* Entries provided
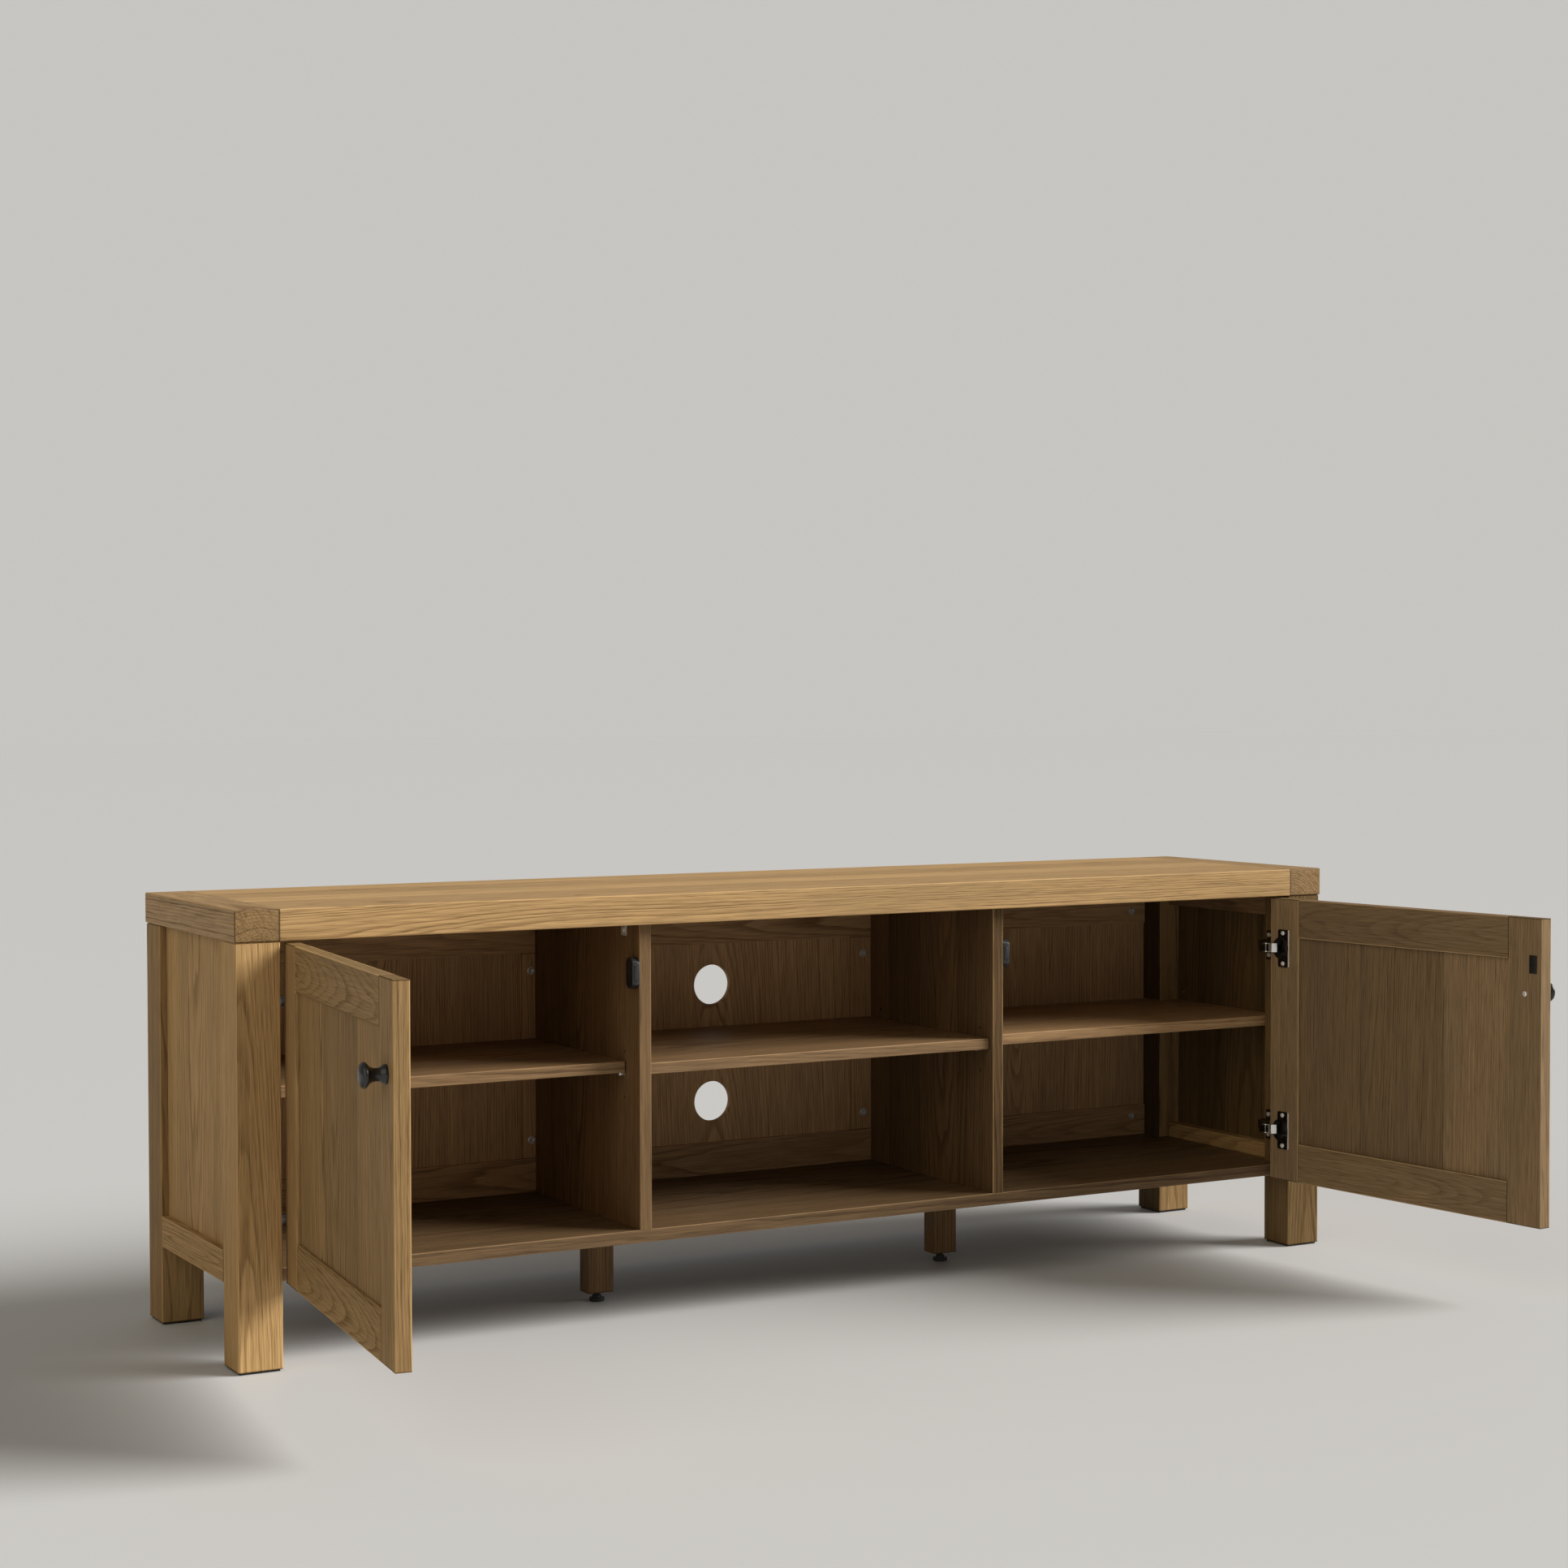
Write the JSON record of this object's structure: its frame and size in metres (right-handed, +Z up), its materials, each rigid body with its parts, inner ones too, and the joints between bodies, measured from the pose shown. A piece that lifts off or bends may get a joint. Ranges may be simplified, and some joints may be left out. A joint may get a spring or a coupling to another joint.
{
  "type": "media cabinet",
  "caption": "Low oak media cabinet with framed doors on concealed hinges at both ends, an open middle bay, adjustable shelves and cable holes in the back.",
  "frame": {"origin": "on the floor, at the centre of the cabinet's footprint, ignoring the open doors", "axes": "+X towards the cabinet's right as seen from the front, +Y from the front to the back, +Z up"},
  "size_m": [1.8108, 0.9219, 0.6],
  "materials": {
    "oak": "satin, brushed grain",
    "oak_inner": "satin, brushed grain",
    "black_plastic": "matt",
    "catch_plastic": "satin",
    "magnet_steel": "satin",
    "black_knob": "satin",
    "strike_steel": "satin black",
    "zinc_steel": "satin",
    "nickel": "polished nickel"
  },
  "bodies": {
    "cabinet": {"back_muntin_left": "oak_inner", "back_muntin_right": "oak_inner", "back_panel_left": "oak_inner", "back_panel_middle": "oak_inner", "back_panel_right": "oak_inner", "back_rail_bottom": "oak_inner", "back_rail_top": "oak_inner", "back_screws": "zinc_steel", "bottom_panel": "oak_inner", "catch_housings": "catch_plastic", "catch_magnets": "magnet_steel", "divider_left": "oak_inner", "divider_right": "oak_inner", "fixing_screws": "zinc_steel", "hinge_arms": "nickel", "hinge_plates": "nickel", "leg_back_left": "oak", "leg_back_right": "oak", "leg_front_left": "oak", "leg_front_right": "oak", "leg_pads": "black_plastic", "mid_legs": "oak_inner", "shelf_left": "oak_inner", "shelf_middle": "oak_inner", "shelf_pins": "zinc_steel", "shelf_right": "oak_inner", "side_panel_left": "oak", "side_panel_right": "oak", "side_rail_left": "oak", "side_rail_right": "oak", "side_top_rails": "oak_inner", "top_brackets": "zinc_steel", "top_endcap_left": "oak", "top_endcap_right": "oak", "top_front_board": "oak", "top_panel": "oak"},
    "door_left": {"door_left_bottom_rail": "oak", "door_left_cup_screws": "zinc_steel", "door_left_free_stile": "oak", "door_left_hinge_cups": "nickel", "door_left_hinge_stile": "oak", "door_left_knob": "black_knob", "door_left_knob_screw": "zinc_steel", "door_left_panel": "oak", "door_left_strike": "strike_steel", "door_left_top_rail": "oak"},
    "door_right": {"door_right_bottom_rail": "oak", "door_right_cup_screws": "zinc_steel", "door_right_free_stile": "oak", "door_right_hinge_cups": "nickel", "door_right_hinge_stile": "oak", "door_right_knob": "black_knob", "door_right_knob_screw": "zinc_steel", "door_right_panel": "oak", "door_right_strike": "strike_steel", "door_right_top_rail": "oak"},
    "links_left": {"hinge_links_left": "nickel"},
    "links_right": {"hinge_links_right": "nickel"},
    "foot_left": {"mid_foot_left": "black_plastic"},
    "foot_right": {"mid_foot_right": "black_plastic"}
  },
  "joints": [
    {"name": "door_left_swing", "type": "hinge", "parent": "cabinet", "child": "door_left", "pos_m": [-0.818, -0.196, 0.3335], "axis": [0, 0, 1], "range_deg": [0, 96]},
    {"name": "door_right_swing", "type": "hinge", "parent": "cabinet", "child": "door_right", "pos_m": [0.818, -0.196, 0.3335], "axis": [0, 0, 1], "range_deg": [-96, 0]},
    {"name": "links_left_fold", "type": "hinge", "parent": "cabinet", "child": "links_left", "pos_m": [-0.7933, -0.1855, 0.3335], "axis": [0, 0, 1], "range_deg": [-75.6, 0]},
    {"name": "links_right_fold", "type": "hinge", "parent": "cabinet", "child": "links_right", "pos_m": [0.7933, -0.1855, 0.3335], "axis": [0, 0, 1], "range_deg": [0, 75.6]},
    {"name": "foot_left_screw", "type": "slide", "parent": "cabinet", "child": "foot_left", "axis": [0, 0, 1], "range_m": [0, 0.0045]},
    {"name": "foot_right_screw", "type": "slide", "parent": "cabinet", "child": "foot_right", "axis": [0, 0, 1], "range_m": [0, 0.0045]}
  ],
  "couplings": [
    {"joint": "links_left_fold", "follows": "door_left_swing", "ratio": -0.7875},
    {"joint": "links_right_fold", "follows": "door_right_swing", "ratio": -0.7875}
  ]
}
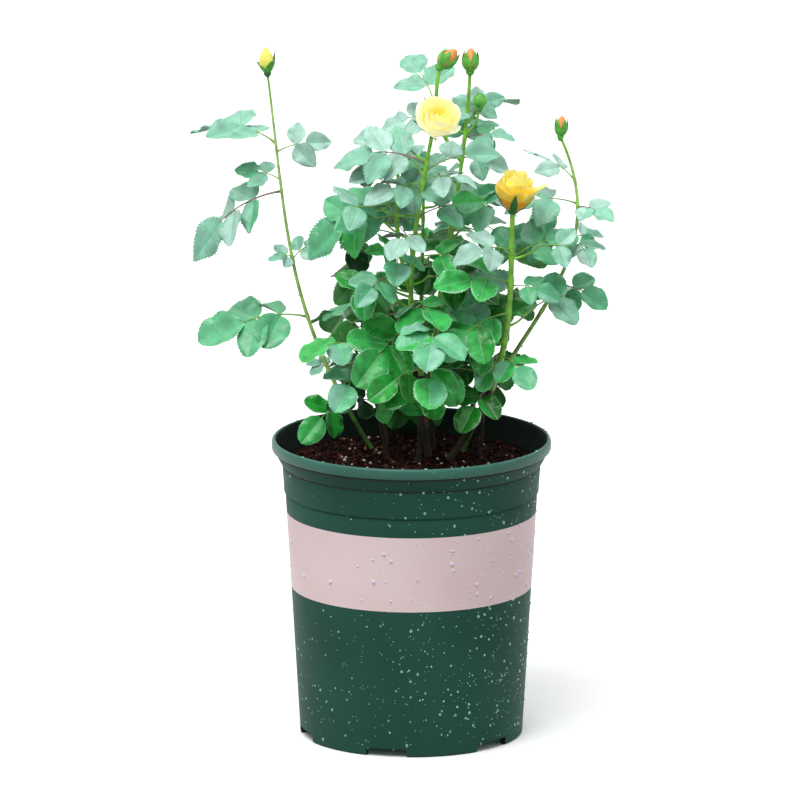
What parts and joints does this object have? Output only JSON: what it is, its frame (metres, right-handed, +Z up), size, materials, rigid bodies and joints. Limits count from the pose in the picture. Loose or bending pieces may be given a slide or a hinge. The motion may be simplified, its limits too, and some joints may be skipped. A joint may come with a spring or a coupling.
{
  "type": "rose bush in a nursery pot",
  "caption": "Leafy rose bush with canes rising from a round pot of mix, with open blooms and buds on long stalks; stands on its pot.",
  "frame": {"origin": "middle of the flat disc under the pot, in the plane that it stands on", "axes": "+X to the plant's right as seen from the front, +Y to its back, +Z up"},
  "size_m": [0.348, 0.2709, 0.5734],
  "materials": {
    "pot": "dark green moulded plastic, satin",
    "soil": "moist bark and peat mix, matte",
    "cane": "smooth green bark",
    "leaf": "smooth leaf with a soft sheen",
    "pale_petal": "soft pale yellow petal",
    "gold_petal": "soft golden petal",
    "bud": "smooth green sepals round folded petals"
  },
  "bodies": {
    "root": {"bloom_front": "pale_petal", "bloom_gold": "gold_petal", "bud_left": "bud", "bud_right": "bud", "bud_top": "bud", "bud_top_side": "bud", "bud_top_small": "bud", "cane_back": "cane", "cane_back_left": "cane", "cane_back_right": "cane", "cane_front": "cane", "cane_gold": "cane", "cane_left": "cane", "cane_low_front": "cane", "cane_low_left": "cane", "cane_low_right": "cane", "cane_right": "cane", "cane_top": "cane", "foliage_back": "leaf", "foliage_back_left": "leaf", "foliage_back_right": "leaf", "foliage_front": "leaf", "foliage_gold": "leaf", "foliage_left": "leaf", "foliage_low_front": "leaf", "foliage_low_left": "leaf", "foliage_low_right": "leaf", "foliage_right": "leaf", "foliage_top": "leaf", "pot": "pot", "soil": "soil"}
  },
  "joints": []
}
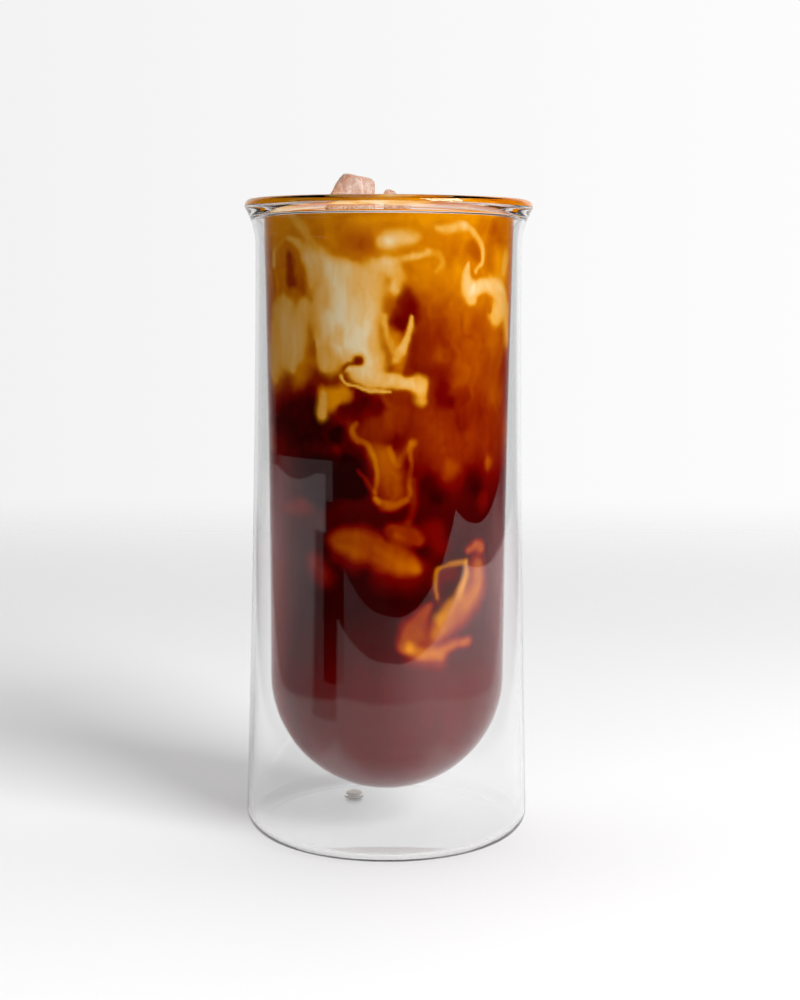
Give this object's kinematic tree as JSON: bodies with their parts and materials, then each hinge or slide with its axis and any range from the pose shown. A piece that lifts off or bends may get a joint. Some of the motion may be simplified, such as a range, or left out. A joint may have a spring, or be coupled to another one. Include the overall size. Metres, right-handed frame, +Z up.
{
  "type": "iced coffee",
  "caption": "Iced coffee with clouds of milk, filled to the lip of a tall double-walled glass with a round-bottomed inner tube, with ice standing out",
  "frame": {"origin": "centre of the base, on the surface the glass stands on", "axes": "+Z up the axis of the glass; -Y towards the viewer of the picture, +X to the viewer's right"},
  "size_m": [0.0724, 0.0724, 0.1671],
  "materials": {
    "clear_glass": "clear borosilicate glass, polished",
    "silicone": "off-white silicone, smooth and slightly matt",
    "iced_coffee": "amber to dark brown coffee with cream clouds of milk, liquid sheen",
    "ice": "ice with cloudy veins, tinted by coffee, wet sheen"
  },
  "bodies": {
    "root": {"glass": "clear_glass", "vent_plug": "silicone", "coffee": "iced_coffee", "ice_block": "ice", "ice_nub": "ice"}
  },
  "joints": []
}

* Work to do
Without the pictures, repeat the listing above exactly.

* Output of the exercise
Write the JSON record of this object's structure: its frame and size in metres (right-handed, +Z up), its materials, each rigid body with its parts, inner ones too, and the joints between bodies, measured from the pose shown. A piece that lifts off or bends may get a joint. Ranges may be simplified, and some joints may be left out. A joint may get a spring or a coupling to another joint.
{
  "type": "media cabinet",
  "caption": "Low oak media cabinet with framed doors on concealed hinges at both ends, an open middle bay, adjustable shelves and cable holes in the back.",
  "frame": {"origin": "on the floor, at the centre of the cabinet's footprint, ignoring the open doors", "axes": "+X towards the cabinet's right as seen from the front, +Y from the front to the back, +Z up"},
  "size_m": [1.8108, 0.9219, 0.6],
  "materials": {
    "oak": "satin, brushed grain",
    "oak_inner": "satin, brushed grain",
    "black_plastic": "matt",
    "catch_plastic": "satin",
    "magnet_steel": "satin",
    "black_knob": "satin",
    "strike_steel": "satin black",
    "zinc_steel": "satin",
    "nickel": "polished nickel"
  },
  "bodies": {
    "cabinet": {"back_muntin_left": "oak_inner", "back_muntin_right": "oak_inner", "back_panel_left": "oak_inner", "back_panel_middle": "oak_inner", "back_panel_right": "oak_inner", "back_rail_bottom": "oak_inner", "back_rail_top": "oak_inner", "back_screws": "zinc_steel", "bottom_panel": "oak_inner", "catch_housings": "catch_plastic", "catch_magnets": "magnet_steel", "divider_left": "oak_inner", "divider_right": "oak_inner", "fixing_screws": "zinc_steel", "hinge_arms": "nickel", "hinge_plates": "nickel", "leg_back_left": "oak", "leg_back_right": "oak", "leg_front_left": "oak", "leg_front_right": "oak", "leg_pads": "black_plastic", "mid_legs": "oak_inner", "shelf_left": "oak_inner", "shelf_middle": "oak_inner", "shelf_pins": "zinc_steel", "shelf_right": "oak_inner", "side_panel_left": "oak", "side_panel_right": "oak", "side_rail_left": "oak", "side_rail_right": "oak", "side_top_rails": "oak_inner", "top_brackets": "zinc_steel", "top_endcap_left": "oak", "top_endcap_right": "oak", "top_front_board": "oak", "top_panel": "oak"},
    "door_left": {"door_left_bottom_rail": "oak", "door_left_cup_screws": "zinc_steel", "door_left_free_stile": "oak", "door_left_hinge_cups": "nickel", "door_left_hinge_stile": "oak", "door_left_knob": "black_knob", "door_left_knob_screw": "zinc_steel", "door_left_panel": "oak", "door_left_strike": "strike_steel", "door_left_top_rail": "oak"},
    "door_right": {"door_right_bottom_rail": "oak", "door_right_cup_screws": "zinc_steel", "door_right_free_stile": "oak", "door_right_hinge_cups": "nickel", "door_right_hinge_stile": "oak", "door_right_knob": "black_knob", "door_right_knob_screw": "zinc_steel", "door_right_panel": "oak", "door_right_strike": "strike_steel", "door_right_top_rail": "oak"},
    "links_left": {"hinge_links_left": "nickel"},
    "links_right": {"hinge_links_right": "nickel"},
    "foot_left": {"mid_foot_left": "black_plastic"},
    "foot_right": {"mid_foot_right": "black_plastic"}
  },
  "joints": [
    {"name": "door_left_swing", "type": "hinge", "parent": "cabinet", "child": "door_left", "pos_m": [-0.818, -0.196, 0.3335], "axis": [0, 0, 1], "range_deg": [0, 96]},
    {"name": "door_right_swing", "type": "hinge", "parent": "cabinet", "child": "door_right", "pos_m": [0.818, -0.196, 0.3335], "axis": [0, 0, 1], "range_deg": [-96, 0]},
    {"name": "links_left_fold", "type": "hinge", "parent": "cabinet", "child": "links_left", "pos_m": [-0.7933, -0.1855, 0.3335], "axis": [0, 0, 1], "range_deg": [-75.6, 0]},
    {"name": "links_right_fold", "type": "hinge", "parent": "cabinet", "child": "links_right", "pos_m": [0.7933, -0.1855, 0.3335], "axis": [0, 0, 1], "range_deg": [0, 75.6]},
    {"name": "foot_left_screw", "type": "slide", "parent": "cabinet", "child": "foot_left", "axis": [0, 0, 1], "range_m": [0, 0.0045]},
    {"name": "foot_right_screw", "type": "slide", "parent": "cabinet", "child": "foot_right", "axis": [0, 0, 1], "range_m": [0, 0.0045]}
  ],
  "couplings": [
    {"joint": "links_left_fold", "follows": "door_left_swing", "ratio": -0.7875},
    {"joint": "links_right_fold", "follows": "door_right_swing", "ratio": -0.7875}
  ]
}
What parts and joints does this object have? Output only JSON: what it is, its frame (metres, right-handed, +Z up), size, materials, rigid bodies and joints. Limits count from the pose in the picture. Loose or bending pieces may be given a slide or a hinge. The motion may be simplified, its limits too, and some joints may be skipped. A joint may come with a spring or a coupling.
{
  "type": "rose bush in a nursery pot",
  "caption": "Leafy rose bush with canes rising from a round pot of mix, with open blooms and buds on long stalks; stands on its pot.",
  "frame": {"origin": "middle of the flat disc under the pot, in the plane that it stands on", "axes": "+X to the plant's right as seen from the front, +Y to its back, +Z up"},
  "size_m": [0.348, 0.2709, 0.5734],
  "materials": {
    "pot": "dark green moulded plastic, satin",
    "soil": "moist bark and peat mix, matte",
    "cane": "smooth green bark",
    "leaf": "smooth leaf with a soft sheen",
    "pale_petal": "soft pale yellow petal",
    "gold_petal": "soft golden petal",
    "bud": "smooth green sepals round folded petals"
  },
  "bodies": {
    "root": {"bloom_front": "pale_petal", "bloom_gold": "gold_petal", "bud_left": "bud", "bud_right": "bud", "bud_top": "bud", "bud_top_side": "bud", "bud_top_small": "bud", "cane_back": "cane", "cane_back_left": "cane", "cane_back_right": "cane", "cane_front": "cane", "cane_gold": "cane", "cane_left": "cane", "cane_low_front": "cane", "cane_low_left": "cane", "cane_low_right": "cane", "cane_right": "cane", "cane_top": "cane", "foliage_back": "leaf", "foliage_back_left": "leaf", "foliage_back_right": "leaf", "foliage_front": "leaf", "foliage_gold": "leaf", "foliage_left": "leaf", "foliage_low_front": "leaf", "foliage_low_left": "leaf", "foliage_low_right": "leaf", "foliage_right": "leaf", "foliage_top": "leaf", "pot": "pot", "soil": "soil"}
  },
  "joints": []
}
Give this object's kinematic tree as JSON: bodies with their parts and materials, then each hinge or slide with its axis and any range from the pose shown. A piece that lifts off or bends may get a joint. Some of the motion may be simplified, such as a range, or left out. A joint may have a spring, or be coupled to another one. Include the overall size. Metres, right-handed frame, +Z up.
{
  "type": "iced coffee",
  "caption": "Iced coffee with clouds of milk, filled to the lip of a tall double-walled glass with a round-bottomed inner tube, with ice standing out",
  "frame": {"origin": "centre of the base, on the surface the glass stands on", "axes": "+Z up the axis of the glass; -Y towards the viewer of the picture, +X to the viewer's right"},
  "size_m": [0.0724, 0.0724, 0.1671],
  "materials": {
    "clear_glass": "clear borosilicate glass, polished",
    "silicone": "off-white silicone, smooth and slightly matt",
    "iced_coffee": "amber to dark brown coffee with cream clouds of milk, liquid sheen",
    "ice": "ice with cloudy veins, tinted by coffee, wet sheen"
  },
  "bodies": {
    "root": {"glass": "clear_glass", "vent_plug": "silicone", "coffee": "iced_coffee", "ice_block": "ice", "ice_nub": "ice"}
  },
  "joints": []
}